Quote the data below in full, please, without altering anything.

BEGIN

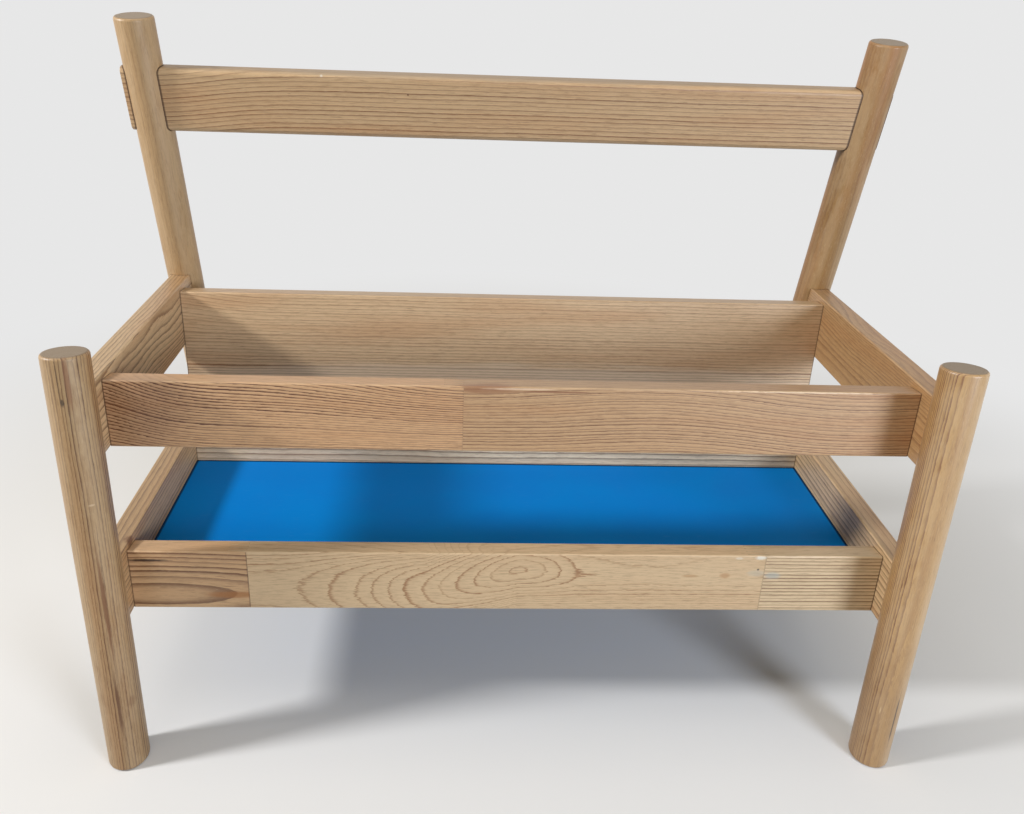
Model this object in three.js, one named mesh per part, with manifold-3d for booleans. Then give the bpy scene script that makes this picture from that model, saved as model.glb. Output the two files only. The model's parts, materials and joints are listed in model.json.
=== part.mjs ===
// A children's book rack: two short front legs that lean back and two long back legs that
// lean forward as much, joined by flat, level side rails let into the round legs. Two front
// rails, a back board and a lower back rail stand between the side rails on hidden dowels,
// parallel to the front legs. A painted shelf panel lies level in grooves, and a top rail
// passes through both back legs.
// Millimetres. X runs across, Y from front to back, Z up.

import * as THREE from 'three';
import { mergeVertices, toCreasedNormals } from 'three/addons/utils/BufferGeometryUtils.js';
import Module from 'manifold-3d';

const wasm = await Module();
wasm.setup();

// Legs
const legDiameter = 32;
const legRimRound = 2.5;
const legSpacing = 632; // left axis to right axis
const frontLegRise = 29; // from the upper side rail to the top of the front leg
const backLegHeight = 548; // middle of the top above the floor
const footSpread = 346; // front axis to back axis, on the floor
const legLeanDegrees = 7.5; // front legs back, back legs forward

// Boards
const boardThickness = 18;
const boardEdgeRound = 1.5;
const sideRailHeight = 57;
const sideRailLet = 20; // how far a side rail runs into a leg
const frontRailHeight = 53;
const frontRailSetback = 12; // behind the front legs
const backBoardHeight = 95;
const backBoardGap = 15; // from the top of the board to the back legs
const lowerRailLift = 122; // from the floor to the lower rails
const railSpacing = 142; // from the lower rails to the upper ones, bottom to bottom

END

• Response to this exercise
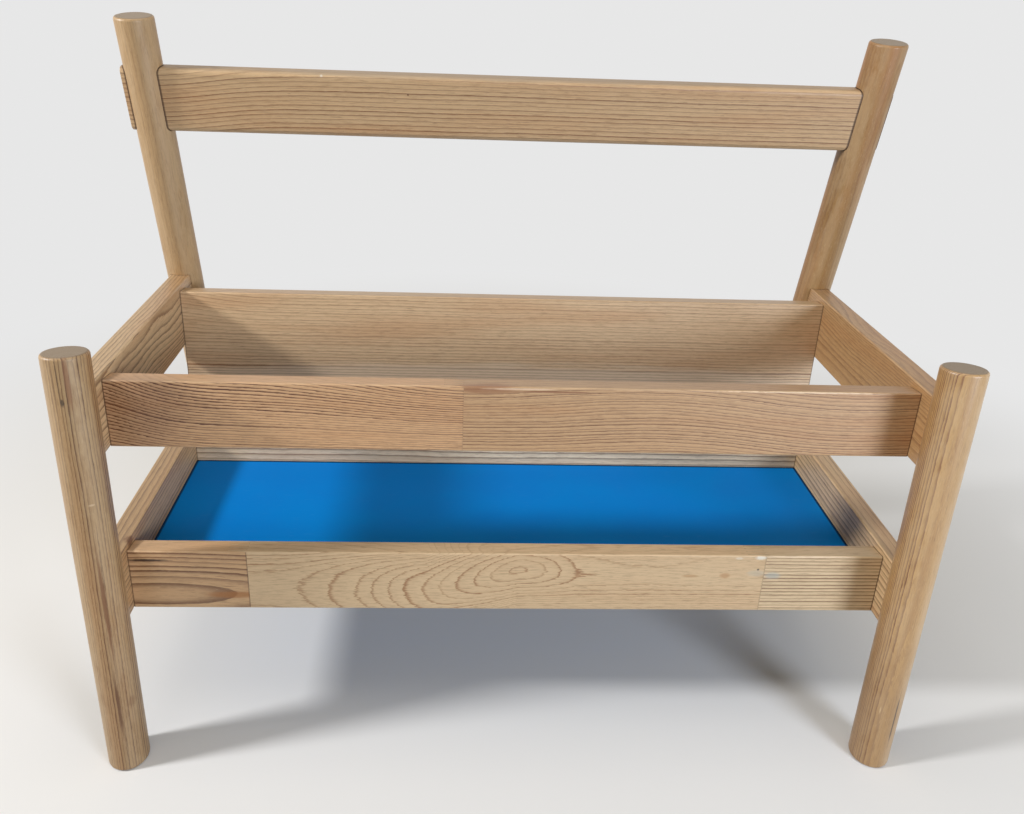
Model this object in three.js, one named mesh per part, with manifold-3d for booleans. Then give the bpy scene script that makes this picture from that model, saved as model.glb. Output the two files only. The model's parts, materials and joints are listed in model.json.
=== part.mjs ===
// A children's book rack: two short front legs that lean back and two long back legs that
// lean forward as much, joined by flat, level side rails let into the round legs. Two front
// rails, a back board and a lower back rail stand between the side rails on hidden dowels,
// parallel to the front legs. A painted shelf panel lies level in grooves, and a top rail
// passes through both back legs.
// Millimetres. X runs across, Y from front to back, Z up.

import * as THREE from 'three';
import { mergeVertices, toCreasedNormals } from 'three/addons/utils/BufferGeometryUtils.js';
import Module from 'manifold-3d';

const wasm = await Module();
wasm.setup();

// Legs
const legDiameter = 32;
const legRimRound = 2.5;
const legSpacing = 632; // left axis to right axis
const frontLegRise = 29; // from the upper side rail to the top of the front leg
const backLegHeight = 548; // middle of the top above the floor
const footSpread = 346; // front axis to back axis, on the floor
const legLeanDegrees = 7.5; // front legs back, back legs forward

// Boards
const boardThickness = 18;
const boardEdgeRound = 1.5;
const sideRailHeight = 57;
const sideRailLet = 20; // how far a side rail runs into a leg
const frontRailHeight = 53;
const frontRailSetback = 12; // behind the front legs
const backBoardHeight = 95;
const backBoardGap = 15; // from the top of the board to the back legs
const lowerRailLift = 122; // from the floor to the lower rails
const railSpacing = 142; // from the lower rails to the upper ones, bottom to bottom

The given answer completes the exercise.